> _TASK DETAILS_
Output exactly, and only, the lines from the line containing "balls.append(Part.makeSphere(ball_radius, place))" through the line containing "bottle are in", both included.

> _TASK INPUT_
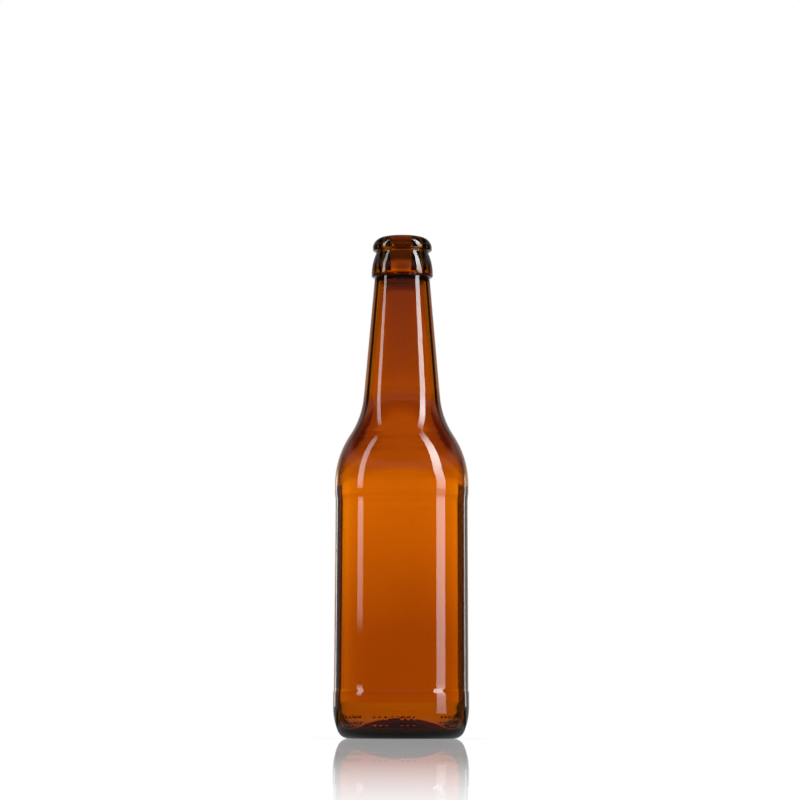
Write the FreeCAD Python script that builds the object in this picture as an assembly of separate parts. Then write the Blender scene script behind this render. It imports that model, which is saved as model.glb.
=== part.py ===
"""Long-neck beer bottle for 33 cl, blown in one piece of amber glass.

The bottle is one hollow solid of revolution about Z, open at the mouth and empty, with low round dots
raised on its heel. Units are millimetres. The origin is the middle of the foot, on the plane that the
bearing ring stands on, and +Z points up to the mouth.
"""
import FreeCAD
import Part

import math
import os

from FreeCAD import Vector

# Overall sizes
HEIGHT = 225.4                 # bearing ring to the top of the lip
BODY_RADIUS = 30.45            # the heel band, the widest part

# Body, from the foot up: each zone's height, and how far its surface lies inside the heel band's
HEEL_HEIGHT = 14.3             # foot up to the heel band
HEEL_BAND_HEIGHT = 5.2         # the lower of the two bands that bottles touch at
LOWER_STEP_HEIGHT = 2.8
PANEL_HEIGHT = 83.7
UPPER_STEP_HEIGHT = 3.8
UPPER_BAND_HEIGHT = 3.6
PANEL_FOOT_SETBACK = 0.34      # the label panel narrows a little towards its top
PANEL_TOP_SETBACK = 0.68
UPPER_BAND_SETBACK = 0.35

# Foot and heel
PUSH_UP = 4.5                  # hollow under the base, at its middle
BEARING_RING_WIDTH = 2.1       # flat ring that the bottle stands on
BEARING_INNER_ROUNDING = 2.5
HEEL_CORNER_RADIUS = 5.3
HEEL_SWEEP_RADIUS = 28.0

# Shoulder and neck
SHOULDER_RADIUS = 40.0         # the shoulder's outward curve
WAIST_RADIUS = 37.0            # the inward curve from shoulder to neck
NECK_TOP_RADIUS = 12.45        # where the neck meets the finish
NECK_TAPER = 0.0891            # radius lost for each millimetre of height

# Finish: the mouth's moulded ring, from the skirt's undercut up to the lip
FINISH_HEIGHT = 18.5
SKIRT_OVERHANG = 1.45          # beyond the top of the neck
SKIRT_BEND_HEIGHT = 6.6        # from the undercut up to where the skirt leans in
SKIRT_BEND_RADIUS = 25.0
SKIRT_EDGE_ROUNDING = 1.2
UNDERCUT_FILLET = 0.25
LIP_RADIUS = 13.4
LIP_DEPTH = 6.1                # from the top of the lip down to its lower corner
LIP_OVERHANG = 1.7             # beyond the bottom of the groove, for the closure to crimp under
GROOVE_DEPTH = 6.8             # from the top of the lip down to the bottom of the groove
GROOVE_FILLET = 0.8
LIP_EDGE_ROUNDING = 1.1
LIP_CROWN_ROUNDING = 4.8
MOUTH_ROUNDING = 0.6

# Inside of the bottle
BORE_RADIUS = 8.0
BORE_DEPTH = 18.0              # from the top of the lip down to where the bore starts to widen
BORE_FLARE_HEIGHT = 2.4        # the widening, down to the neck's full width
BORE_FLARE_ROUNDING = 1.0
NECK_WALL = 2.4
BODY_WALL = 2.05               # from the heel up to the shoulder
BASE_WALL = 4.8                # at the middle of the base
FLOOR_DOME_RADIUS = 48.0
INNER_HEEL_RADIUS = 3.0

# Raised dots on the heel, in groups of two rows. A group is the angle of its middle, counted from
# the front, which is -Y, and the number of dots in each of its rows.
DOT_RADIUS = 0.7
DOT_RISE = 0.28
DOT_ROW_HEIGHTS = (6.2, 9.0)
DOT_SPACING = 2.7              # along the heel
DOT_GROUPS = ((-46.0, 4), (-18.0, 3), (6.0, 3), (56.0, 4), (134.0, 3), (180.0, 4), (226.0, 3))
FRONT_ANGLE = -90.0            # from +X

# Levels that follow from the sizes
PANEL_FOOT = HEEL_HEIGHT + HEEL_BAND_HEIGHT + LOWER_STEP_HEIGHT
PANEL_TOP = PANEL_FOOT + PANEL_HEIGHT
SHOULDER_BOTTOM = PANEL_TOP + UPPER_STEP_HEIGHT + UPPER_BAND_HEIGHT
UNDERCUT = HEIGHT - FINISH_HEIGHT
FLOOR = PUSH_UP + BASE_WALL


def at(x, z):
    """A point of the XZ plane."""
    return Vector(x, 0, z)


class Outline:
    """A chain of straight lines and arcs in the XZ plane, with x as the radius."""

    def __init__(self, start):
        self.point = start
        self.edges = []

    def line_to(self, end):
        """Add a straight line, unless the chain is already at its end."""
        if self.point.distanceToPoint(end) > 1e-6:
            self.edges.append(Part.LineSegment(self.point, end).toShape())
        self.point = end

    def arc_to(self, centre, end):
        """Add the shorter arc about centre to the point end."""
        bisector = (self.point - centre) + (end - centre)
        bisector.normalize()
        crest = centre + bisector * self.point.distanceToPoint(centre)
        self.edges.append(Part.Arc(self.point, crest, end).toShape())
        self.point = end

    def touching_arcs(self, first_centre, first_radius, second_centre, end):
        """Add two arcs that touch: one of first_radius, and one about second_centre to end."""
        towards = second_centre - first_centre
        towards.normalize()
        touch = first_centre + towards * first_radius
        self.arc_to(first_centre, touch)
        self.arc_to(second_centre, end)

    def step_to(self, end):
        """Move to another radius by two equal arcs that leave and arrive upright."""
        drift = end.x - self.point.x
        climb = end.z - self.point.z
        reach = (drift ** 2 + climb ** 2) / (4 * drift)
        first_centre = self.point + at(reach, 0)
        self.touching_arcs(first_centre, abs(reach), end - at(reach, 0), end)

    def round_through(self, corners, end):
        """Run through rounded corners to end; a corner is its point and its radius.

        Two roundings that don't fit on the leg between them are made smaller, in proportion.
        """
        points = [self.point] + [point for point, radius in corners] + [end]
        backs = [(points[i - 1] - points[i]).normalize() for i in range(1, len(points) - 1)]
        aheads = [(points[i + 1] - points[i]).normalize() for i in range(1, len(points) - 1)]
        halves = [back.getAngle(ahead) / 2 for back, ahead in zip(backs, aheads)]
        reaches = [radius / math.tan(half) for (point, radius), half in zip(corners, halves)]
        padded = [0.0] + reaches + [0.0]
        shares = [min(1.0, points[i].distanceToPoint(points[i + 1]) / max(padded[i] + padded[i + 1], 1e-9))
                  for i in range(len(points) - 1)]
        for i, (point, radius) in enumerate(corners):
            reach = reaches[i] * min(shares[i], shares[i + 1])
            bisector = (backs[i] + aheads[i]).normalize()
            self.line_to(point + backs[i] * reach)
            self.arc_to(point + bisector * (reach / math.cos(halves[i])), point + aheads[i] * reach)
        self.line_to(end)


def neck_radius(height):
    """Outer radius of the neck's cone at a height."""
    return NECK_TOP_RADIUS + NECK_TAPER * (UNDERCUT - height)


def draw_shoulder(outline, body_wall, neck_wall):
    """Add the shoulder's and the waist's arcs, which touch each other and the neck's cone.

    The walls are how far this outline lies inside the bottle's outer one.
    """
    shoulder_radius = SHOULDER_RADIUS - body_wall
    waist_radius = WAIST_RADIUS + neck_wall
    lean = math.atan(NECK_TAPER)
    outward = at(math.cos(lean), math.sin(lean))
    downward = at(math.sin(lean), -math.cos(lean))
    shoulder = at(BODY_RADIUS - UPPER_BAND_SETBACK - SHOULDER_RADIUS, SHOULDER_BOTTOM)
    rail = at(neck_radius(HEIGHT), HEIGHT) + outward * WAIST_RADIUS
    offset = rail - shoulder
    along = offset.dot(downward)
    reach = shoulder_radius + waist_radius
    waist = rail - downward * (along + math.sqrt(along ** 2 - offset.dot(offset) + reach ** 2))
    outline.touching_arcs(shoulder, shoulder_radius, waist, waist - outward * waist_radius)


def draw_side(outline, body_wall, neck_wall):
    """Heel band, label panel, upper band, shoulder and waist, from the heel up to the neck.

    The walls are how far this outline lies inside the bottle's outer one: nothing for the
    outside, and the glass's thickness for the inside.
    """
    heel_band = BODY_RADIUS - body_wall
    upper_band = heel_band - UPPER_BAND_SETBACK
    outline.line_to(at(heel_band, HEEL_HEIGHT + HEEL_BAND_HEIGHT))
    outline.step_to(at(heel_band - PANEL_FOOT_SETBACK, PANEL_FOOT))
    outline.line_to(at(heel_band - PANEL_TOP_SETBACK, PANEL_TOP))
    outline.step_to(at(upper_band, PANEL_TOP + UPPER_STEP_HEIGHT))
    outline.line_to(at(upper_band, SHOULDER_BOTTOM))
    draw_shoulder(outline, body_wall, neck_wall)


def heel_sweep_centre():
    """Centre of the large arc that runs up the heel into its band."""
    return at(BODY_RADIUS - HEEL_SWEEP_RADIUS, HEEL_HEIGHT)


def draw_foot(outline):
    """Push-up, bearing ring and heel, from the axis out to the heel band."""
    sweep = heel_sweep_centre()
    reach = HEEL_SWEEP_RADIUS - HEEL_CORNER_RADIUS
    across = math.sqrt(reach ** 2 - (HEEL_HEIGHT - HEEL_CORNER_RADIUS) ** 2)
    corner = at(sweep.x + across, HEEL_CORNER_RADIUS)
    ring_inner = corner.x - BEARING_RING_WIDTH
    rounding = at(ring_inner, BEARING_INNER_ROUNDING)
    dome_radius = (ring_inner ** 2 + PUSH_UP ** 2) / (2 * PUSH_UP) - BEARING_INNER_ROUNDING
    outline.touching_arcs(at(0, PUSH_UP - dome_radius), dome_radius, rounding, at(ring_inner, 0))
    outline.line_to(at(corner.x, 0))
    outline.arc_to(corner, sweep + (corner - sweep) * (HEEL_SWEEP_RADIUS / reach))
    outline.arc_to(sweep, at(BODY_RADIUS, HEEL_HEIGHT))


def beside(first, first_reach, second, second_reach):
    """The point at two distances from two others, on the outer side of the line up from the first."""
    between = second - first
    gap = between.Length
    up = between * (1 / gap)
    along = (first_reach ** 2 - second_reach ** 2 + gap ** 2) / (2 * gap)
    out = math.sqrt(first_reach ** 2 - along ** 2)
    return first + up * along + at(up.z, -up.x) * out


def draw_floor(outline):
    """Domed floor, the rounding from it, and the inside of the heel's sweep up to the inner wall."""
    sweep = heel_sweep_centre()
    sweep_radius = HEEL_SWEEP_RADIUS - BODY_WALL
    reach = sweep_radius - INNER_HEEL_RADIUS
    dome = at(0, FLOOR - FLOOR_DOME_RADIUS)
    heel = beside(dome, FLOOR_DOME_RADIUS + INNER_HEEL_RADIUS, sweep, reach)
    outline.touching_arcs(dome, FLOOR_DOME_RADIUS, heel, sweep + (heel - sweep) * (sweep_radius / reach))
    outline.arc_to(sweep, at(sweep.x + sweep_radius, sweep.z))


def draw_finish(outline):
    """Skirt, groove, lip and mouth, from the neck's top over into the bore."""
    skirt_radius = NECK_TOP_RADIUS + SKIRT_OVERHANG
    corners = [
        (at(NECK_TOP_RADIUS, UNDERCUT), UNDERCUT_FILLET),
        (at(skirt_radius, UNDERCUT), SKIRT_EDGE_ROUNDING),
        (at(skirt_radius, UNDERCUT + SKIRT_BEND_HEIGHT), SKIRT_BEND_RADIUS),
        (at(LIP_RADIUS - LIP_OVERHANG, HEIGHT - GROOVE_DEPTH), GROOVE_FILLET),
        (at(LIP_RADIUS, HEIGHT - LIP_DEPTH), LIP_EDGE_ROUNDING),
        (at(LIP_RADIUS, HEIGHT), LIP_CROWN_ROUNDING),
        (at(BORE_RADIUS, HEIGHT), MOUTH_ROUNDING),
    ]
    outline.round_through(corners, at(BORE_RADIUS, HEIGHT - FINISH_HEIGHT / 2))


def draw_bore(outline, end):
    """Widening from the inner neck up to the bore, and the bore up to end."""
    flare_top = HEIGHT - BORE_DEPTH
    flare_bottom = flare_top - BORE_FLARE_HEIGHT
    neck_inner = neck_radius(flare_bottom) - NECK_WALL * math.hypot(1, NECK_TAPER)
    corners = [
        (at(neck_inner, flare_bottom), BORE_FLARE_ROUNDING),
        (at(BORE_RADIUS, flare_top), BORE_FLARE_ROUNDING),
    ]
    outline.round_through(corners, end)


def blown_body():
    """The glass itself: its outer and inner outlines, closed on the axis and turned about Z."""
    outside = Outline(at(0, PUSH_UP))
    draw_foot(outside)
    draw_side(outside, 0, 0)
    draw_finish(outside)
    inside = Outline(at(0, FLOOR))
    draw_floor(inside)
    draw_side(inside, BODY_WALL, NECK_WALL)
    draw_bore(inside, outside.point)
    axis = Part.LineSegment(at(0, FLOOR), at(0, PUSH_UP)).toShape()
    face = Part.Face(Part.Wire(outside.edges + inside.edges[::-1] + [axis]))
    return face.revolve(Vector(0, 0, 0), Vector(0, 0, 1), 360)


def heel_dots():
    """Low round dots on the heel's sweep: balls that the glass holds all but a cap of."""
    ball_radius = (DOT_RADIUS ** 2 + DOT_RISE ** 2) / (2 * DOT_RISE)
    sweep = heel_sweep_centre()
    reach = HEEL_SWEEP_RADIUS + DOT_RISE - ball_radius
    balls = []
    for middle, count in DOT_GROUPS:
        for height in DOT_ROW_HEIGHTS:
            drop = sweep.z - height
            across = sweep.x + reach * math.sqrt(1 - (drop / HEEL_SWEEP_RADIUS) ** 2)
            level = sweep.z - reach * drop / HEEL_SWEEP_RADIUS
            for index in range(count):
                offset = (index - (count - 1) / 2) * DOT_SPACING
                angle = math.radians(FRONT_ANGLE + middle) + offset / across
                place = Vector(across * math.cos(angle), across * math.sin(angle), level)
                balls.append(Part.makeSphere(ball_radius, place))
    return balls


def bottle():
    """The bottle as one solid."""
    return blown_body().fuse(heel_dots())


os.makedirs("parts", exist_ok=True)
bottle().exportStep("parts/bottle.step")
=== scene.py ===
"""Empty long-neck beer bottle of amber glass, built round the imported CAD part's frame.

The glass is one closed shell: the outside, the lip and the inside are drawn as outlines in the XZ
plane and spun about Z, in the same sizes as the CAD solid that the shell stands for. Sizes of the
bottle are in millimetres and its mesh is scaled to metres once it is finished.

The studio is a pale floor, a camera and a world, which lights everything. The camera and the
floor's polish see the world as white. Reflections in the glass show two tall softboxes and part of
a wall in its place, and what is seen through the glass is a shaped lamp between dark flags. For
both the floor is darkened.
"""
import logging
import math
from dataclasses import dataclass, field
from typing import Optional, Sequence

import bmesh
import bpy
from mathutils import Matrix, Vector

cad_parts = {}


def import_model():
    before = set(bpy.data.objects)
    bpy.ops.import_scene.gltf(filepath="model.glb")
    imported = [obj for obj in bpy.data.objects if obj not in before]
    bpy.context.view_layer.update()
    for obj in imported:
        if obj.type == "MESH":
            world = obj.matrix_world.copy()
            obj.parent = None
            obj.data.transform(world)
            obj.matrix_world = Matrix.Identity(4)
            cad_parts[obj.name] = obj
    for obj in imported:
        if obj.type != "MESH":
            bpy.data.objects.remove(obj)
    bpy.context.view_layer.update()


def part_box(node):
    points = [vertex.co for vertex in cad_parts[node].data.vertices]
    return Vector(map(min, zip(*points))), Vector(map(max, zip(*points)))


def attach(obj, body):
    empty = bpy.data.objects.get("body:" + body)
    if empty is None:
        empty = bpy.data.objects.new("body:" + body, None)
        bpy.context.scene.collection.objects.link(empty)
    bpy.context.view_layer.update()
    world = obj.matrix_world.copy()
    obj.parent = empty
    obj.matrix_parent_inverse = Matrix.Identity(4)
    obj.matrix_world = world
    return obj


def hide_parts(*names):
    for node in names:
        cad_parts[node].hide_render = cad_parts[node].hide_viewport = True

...

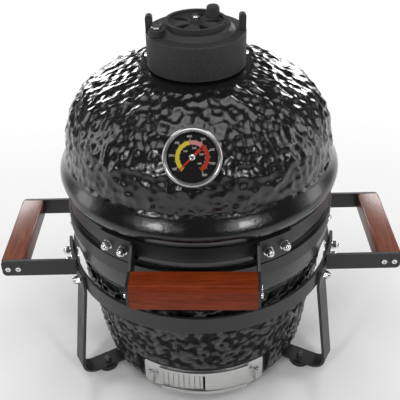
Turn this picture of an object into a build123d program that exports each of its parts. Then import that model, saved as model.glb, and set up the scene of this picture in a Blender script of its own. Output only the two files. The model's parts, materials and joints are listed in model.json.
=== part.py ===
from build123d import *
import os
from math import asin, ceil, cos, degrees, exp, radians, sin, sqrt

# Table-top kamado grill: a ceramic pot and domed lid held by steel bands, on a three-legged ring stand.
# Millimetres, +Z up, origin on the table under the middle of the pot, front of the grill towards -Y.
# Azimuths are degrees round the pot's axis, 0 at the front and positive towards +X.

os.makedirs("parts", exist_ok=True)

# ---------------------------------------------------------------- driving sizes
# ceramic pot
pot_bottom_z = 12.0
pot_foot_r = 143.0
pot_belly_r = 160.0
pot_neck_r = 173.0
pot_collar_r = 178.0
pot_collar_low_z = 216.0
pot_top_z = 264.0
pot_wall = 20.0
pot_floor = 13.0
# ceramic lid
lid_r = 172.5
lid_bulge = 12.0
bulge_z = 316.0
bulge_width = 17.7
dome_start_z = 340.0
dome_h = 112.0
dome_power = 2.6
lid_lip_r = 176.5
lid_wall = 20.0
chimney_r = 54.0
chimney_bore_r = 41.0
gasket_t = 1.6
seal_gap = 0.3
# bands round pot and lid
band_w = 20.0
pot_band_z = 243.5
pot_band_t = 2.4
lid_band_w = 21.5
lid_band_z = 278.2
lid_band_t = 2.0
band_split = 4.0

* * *

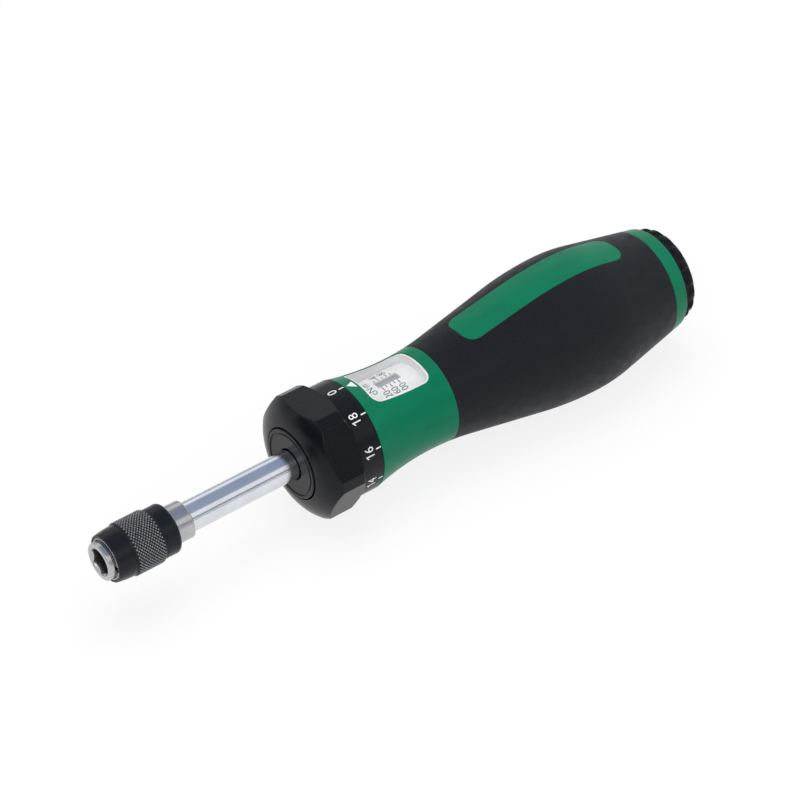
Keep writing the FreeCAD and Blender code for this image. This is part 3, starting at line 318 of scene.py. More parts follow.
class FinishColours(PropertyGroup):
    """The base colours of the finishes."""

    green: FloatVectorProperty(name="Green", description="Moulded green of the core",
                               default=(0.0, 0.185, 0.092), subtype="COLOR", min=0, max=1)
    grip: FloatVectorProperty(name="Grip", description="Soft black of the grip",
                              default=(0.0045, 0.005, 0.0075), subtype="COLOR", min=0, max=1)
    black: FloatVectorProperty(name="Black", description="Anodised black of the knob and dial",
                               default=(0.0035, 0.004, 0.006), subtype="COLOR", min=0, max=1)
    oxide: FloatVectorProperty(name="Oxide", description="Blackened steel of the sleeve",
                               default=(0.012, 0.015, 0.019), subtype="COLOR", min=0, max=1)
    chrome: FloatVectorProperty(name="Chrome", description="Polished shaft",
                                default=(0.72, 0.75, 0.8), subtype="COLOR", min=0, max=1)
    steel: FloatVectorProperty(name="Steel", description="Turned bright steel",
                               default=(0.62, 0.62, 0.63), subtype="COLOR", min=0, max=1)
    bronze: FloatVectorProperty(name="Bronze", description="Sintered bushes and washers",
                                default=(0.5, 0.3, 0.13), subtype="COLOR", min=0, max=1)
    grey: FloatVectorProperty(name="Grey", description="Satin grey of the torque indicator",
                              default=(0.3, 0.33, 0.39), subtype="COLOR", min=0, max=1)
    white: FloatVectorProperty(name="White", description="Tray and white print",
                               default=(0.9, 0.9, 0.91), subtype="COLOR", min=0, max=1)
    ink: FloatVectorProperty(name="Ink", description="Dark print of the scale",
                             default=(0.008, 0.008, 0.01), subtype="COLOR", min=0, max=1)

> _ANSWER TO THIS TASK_
                balls.append(Part.makeSphere(ball_radius, place))
    return balls


def bottle():
    """The bottle as one solid."""
    return blown_body().fuse(heel_dots())


os.makedirs("parts", exist_ok=True)
bottle().exportStep("parts/bottle.step")
=== scene.py ===
"""Empty long-neck beer bottle of amber glass, built round the imported CAD part's frame.

The glass is one closed shell: the outside, the lip and the inside are drawn as outlines in the XZ
plane and spun about Z, in the same sizes as the CAD solid that the shell stands for. Sizes of the
bottle are in millimetres and its mesh is scaled to metres once it is finished.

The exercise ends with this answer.